- [Exercise task]: Extract the complete data exactly as given.

※ ※ ※

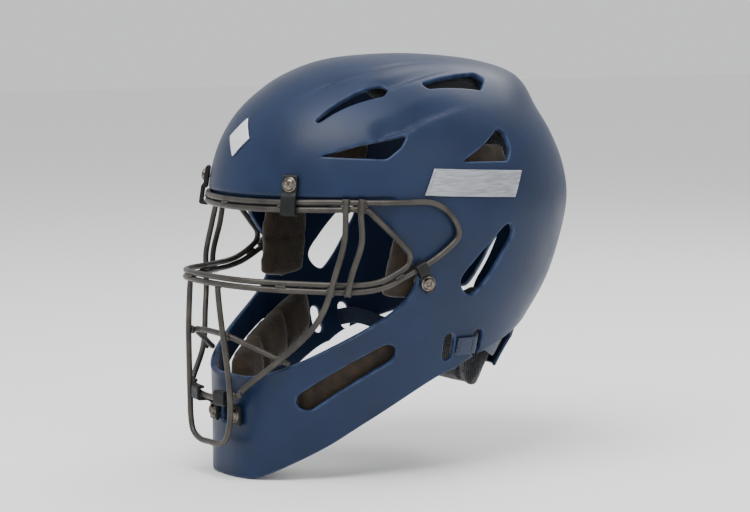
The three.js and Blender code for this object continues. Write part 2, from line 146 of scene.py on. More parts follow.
def new_material(name):
    """A material with only a Principled shader, and its tree."""
    material = bpy.data.materials.new(name)
    material.use_nodes = True
    tree = material.node_tree
    return material, tree, tree.nodes["Principled BSDF"]


def link_object(name, mesh, material=None):
    """Put a mesh into the scene as an object at the origin."""
    obj = bpy.data.objects.new(name, mesh)
    bpy.context.scene.collection.objects.link(obj)
    if material is not None:
        obj.data.materials.clear()
        obj.data.materials.append(material)
    return obj


# %% Floor and lights
floor_material, tree, shader = new_material("pale_matt_floor")
shader.inputs["Base Color"].default_value = linear("#f6f6f5")
shader.inputs["Roughness"].default_value = 0.9
floor_mesh = bpy.data.meshes.new("floor")
FLOOR_HALF, FLOOR_GAP = 6, 0.0005       # metres; the gap keeps the chin off the floor's face
floor_corners = [(x * FLOOR_HALF, y * FLOOR_HALF, 0) for x, y in ((-1, -1), (1, -1), (1, 1), (-1, 1))]
floor_mesh.from_pydata(floor_corners, [], [(0, 1, 2, 3)])
floor_mesh.transform(Matrix.Translation((0, 0, cad_box[0][2] - FLOOR_GAP)))
floor = link_object("floor", floor_mesh, floor_material)

world = bpy.data.worlds.new("studio")
bpy.context.scene.world = world
world.use_nodes = True
sky = world.node_tree.nodes["Background"]
sky.inputs["Color"].default_value = linear("#f4f5f7")
sky.inputs["Strength"].default_value = 0.92


def softbox(name, azimuth, elevation, distance, size, watts):
    """A square area light that looks at the middle of the mask. Lengths are in metres."""
    light = bpy.data.lights.new(name, "AREA")
    light.shape = "SQUARE"
    light.size = size
    light.energy = watts
    aim(bpy.data.objects.new(name, light), azimuth, elevation, distance)


softbox("key_light", 30, 62, 1.6, 1.1, 30)
softbox("side_light", 100, 22, 1.8, 1.1, 5)
softbox("back_light", 200, 50, 1.8, 1.0, 16)
print("three soft lights over a pale floor")

# %% [markdown]
# ## The form of the helmet, as numbers
#
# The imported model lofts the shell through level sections. The same rule is written here, so
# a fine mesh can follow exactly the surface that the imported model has. Every point of the
# surface has two coordinates: t counts sections down from the crown, and phi is the angle
# round the head, 0 in front and positive on the wearer's left. Lengths are in millimetres.

# %% Sections and the surface
# Each row: height, foremost y, rearmost y, half width, y of the widest point, and the
# squareness of the front half and of the rear half.
SECTIONS = np.array([
    [105.5, 5, 5, 0, 5, 2, 2], [103.8, -34, 40, 24, 5, 2, 2.1], [99.8, -57, 69, 45, 5, 2, 2.2],
    [92.5, -77, 92, 62, 4, 2, 2.3], [83, -94, 102, 76, 3, 2, 2.3],
    [67, -113, 109.5, 91, 2, 2, 2.2], [48, -125.5, 121.5, 102, 1, 2.05, 2.15],
    [25, -133, 133, 108, 0, 2.1, 2.1], [0, -136, 137, 110, 0, 2.1, 2.1],
    [-30, -137, 130.5, 107, 0, 2.1, 2.1], [-60, -137, 118, 102, 0, 2.15, 2.1],
    [-90, -137, 97, 93, 0, 2.25, 2.1], [-120, -137, 75, 84, 0, 2.4, 2.1],
    [-155, -137, 60, 74, 0, 2.6, 2.1], [-192, -139, 50, 62, 0, 2.7, 2.1]])
LAST = len(SECTIONS) - 1
WALL = 4.0          # shell wall
above = SECTIONS[1] * [1, -1, -1, -1, 1, 1, 1] + [0, 10, 10, 0, 0, 0, 0]
ROWS = np.vstack([above, SECTIONS, 2 * SECTIONS[-1] - SECTIONS[-2]])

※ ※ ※

- [Exercise response]:
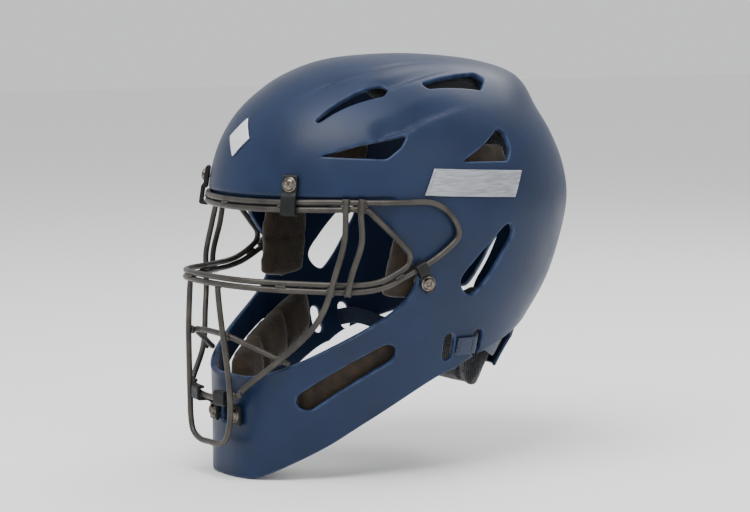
The three.js and Blender code for this object continues. Write part 2, from line 146 of scene.py on. More parts follow.
def new_material(name):
    """A material with only a Principled shader, and its tree."""
    material = bpy.data.materials.new(name)
    material.use_nodes = True
    tree = material.node_tree
    return material, tree, tree.nodes["Principled BSDF"]


def link_object(name, mesh, material=None):
    """Put a mesh into the scene as an object at the origin."""
    obj = bpy.data.objects.new(name, mesh)
    bpy.context.scene.collection.objects.link(obj)
    if material is not None:
        obj.data.materials.clear()
        obj.data.materials.append(material)
    return obj


# %% Floor and lights
floor_material, tree, shader = new_material("pale_matt_floor")
shader.inputs["Base Color"].default_value = linear("#f6f6f5")
shader.inputs["Roughness"].default_value = 0.9
floor_mesh = bpy.data.meshes.new("floor")
FLOOR_HALF, FLOOR_GAP = 6, 0.0005       # metres; the gap keeps the chin off the floor's face
floor_corners = [(x * FLOOR_HALF, y * FLOOR_HALF, 0) for x, y in ((-1, -1), (1, -1), (1, 1), (-1, 1))]
floor_mesh.from_pydata(floor_corners, [], [(0, 1, 2, 3)])
floor_mesh.transform(Matrix.Translation((0, 0, cad_box[0][2] - FLOOR_GAP)))
floor = link_object("floor", floor_mesh, floor_material)

world = bpy.data.worlds.new("studio")
bpy.context.scene.world = world
world.use_nodes = True
sky = world.node_tree.nodes["Background"]
sky.inputs["Color"].default_value = linear("#f4f5f7")
sky.inputs["Strength"].default_value = 0.92


def softbox(name, azimuth, elevation, distance, size, watts):
    """A square area light that looks at the middle of the mask. Lengths are in metres."""
    light = bpy.data.lights.new(name, "AREA")
    light.shape = "SQUARE"
    light.size = size
    light.energy = watts
    aim(bpy.data.objects.new(name, light), azimuth, elevation, distance)


softbox("key_light", 30, 62, 1.6, 1.1, 30)
softbox("side_light", 100, 22, 1.8, 1.1, 5)
softbox("back_light", 200, 50, 1.8, 1.0, 16)
print("three soft lights over a pale floor")

# %% [markdown]
# ## The form of the helmet, as numbers
#
# The imported model lofts the shell through level sections. The same rule is written here, so
# a fine mesh can follow exactly the surface that the imported model has. Every point of the
# surface has two coordinates: t counts sections down from the crown, and phi is the angle
# round the head, 0 in front and positive on the wearer's left. Lengths are in millimetres.

# %% Sections and the surface
# Each row: height, foremost y, rearmost y, half width, y of the widest point, and the
# squareness of the front half and of the rear half.
SECTIONS = np.array([
    [105.5, 5, 5, 0, 5, 2, 2], [103.8, -34, 40, 24, 5, 2, 2.1], [99.8, -57, 69, 45, 5, 2, 2.2],
    [92.5, -77, 92, 62, 4, 2, 2.3], [83, -94, 102, 76, 3, 2, 2.3],
    [67, -113, 109.5, 91, 2, 2, 2.2], [48, -125.5, 121.5, 102, 1, 2.05, 2.15],
    [25, -133, 133, 108, 0, 2.1, 2.1], [0, -136, 137, 110, 0, 2.1, 2.1],
    [-30, -137, 130.5, 107, 0, 2.1, 2.1], [-60, -137, 118, 102, 0, 2.15, 2.1],
    [-90, -137, 97, 93, 0, 2.25, 2.1], [-120, -137, 75, 84, 0, 2.4, 2.1],
    [-155, -137, 60, 74, 0, 2.6, 2.1], [-192, -139, 50, 62, 0, 2.7, 2.1]])
LAST = len(SECTIONS) - 1
WALL = 4.0          # shell wall
above = SECTIONS[1] * [1, -1, -1, -1, 1, 1, 1] + [0, 10, 10, 0, 0, 0, 0]
ROWS = np.vstack([above, SECTIONS, 2 * SECTIONS[-1] - SECTIONS[-2]])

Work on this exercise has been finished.